THE REALM OF THE GREEN BUDDHA

By

Pub Date: Jan. 10th, 1962
Publisher: Viking

Report repeated from the August 15th bulletin, when scheduled for fall publication, as follows: ""This is a lively and colorful account of an expedition to Thailand, undertaken by a noted German zoologist and botanist whose curiosity had been sparked by a pet gibbon named Koko. His stories of adventures capturing birds and animals for private and public zoos are interspersed with a miscellany of information on fauna and flora encountered en route. (He stayed for a time in Burma and spent two weeks in Ceylon on the voyage out.) Dr. Koch-Isenburg had a black panther order from a Rangoon zoo; a botanist friend craved a rare tree-dwelling rhododendron; a childless friend yearned for a tiny pig-tailed monkey; and a tiger he captured wound up in a California private zoo.
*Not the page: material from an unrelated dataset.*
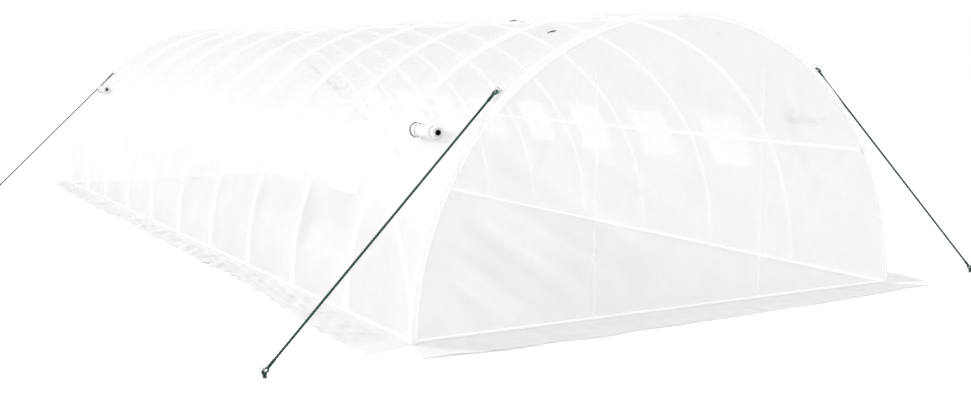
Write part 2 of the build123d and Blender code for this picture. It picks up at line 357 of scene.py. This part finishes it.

He describes his hosts, the Thais, an exquisitely courteous people, who regarded white as a sacred color since Buddha's mother, by tradition, received her son in the form of a white elephant from heaven. He has a gift of communicating excitement and pleasure equally, as evidenced by his recounting adventures in mountainous northern Thailand, the ""King Cobra"" country, and his frightening experience when Mogul, the tiger, escaped from his cage on the homeward voyage. One can forgive occasional excesses of superlatives and highly colored images, for the smooth translation provided by Richard and Clara Winston. This is for animal lovers and armchair travelers.